As an archaeological exhibition, the China National Silk Museum not only restored the models of the Reshui Tomb No. 1 (Nine-layer Demon Tower) and Xuewei No. 1 Tomb in 2018 but also restored the original Quangou No. 1 Tomb under the guidance of Dr. Tao Tong. This tomb was excavated in 2018-19, and although it has been stolen, it is well preserved. It is a rectangular brick and wood mixed structure multi-chamber tomb with a tomb passage. The pillars, beams, and wood on the top of the room are painted with colors, and there are exquisite murals painted on the walls of the two rooms. It is the first tomb with murals in the Tubo period discovered on the Qinghai-Tibet Plateau.

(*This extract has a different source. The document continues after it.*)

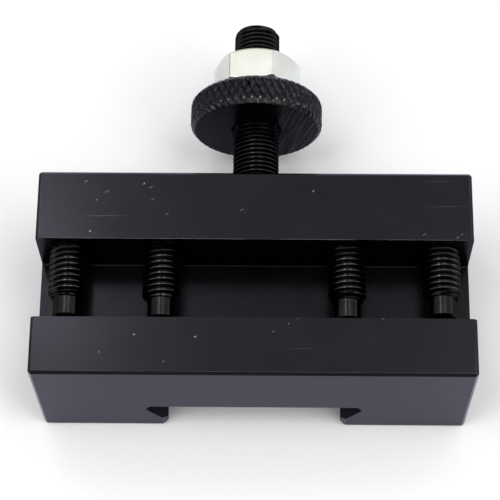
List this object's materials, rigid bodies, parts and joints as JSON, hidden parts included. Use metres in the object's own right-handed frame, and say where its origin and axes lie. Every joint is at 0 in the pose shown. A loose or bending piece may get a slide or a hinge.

There are also painted lacquer coffins in the tomb and a sealed secret compartment was found in the tomb, in which a gilt crown and a gold cup were placed. This was a major archaeological discovery of the Tubo period on the Qinghai-Tibet Plateau in recent years and was selected as one of the “Top Ten New Archaeological Discoveries in China” by the National Cultural Heritage Administration of China in 2019 and the “Six New Archaeological Discoveries” by the Chinese Academy of Social Sciences. The excavation of this tomb is of great value for the study of the integration process of the Han and Tibetan and the grand cultural exchanges along the Qinghai Path.
Through research, the exhibition reproduces the gilt-silver crown with 3D modeling. The main body of this crown is mainly made of four pieces of gilt silver with turquoise inlaid. The crown surface combination is in a square bucket shape. The bottom surface of the crown is square, with each side 17.5 cm long, the top 37 cm high, and the maximum width of 36.5 cm. The pattern on the front and back is 2 dragons frolicking, with a phoenix standing on a lotus pedestal on each side. The neck guard pattern on the back is a pair of lions facing one another. The interior of the crown is made of brocade and silk, and there is a network of pearls in front of the crown, which may be the same as that of the emperors of the Central Plains.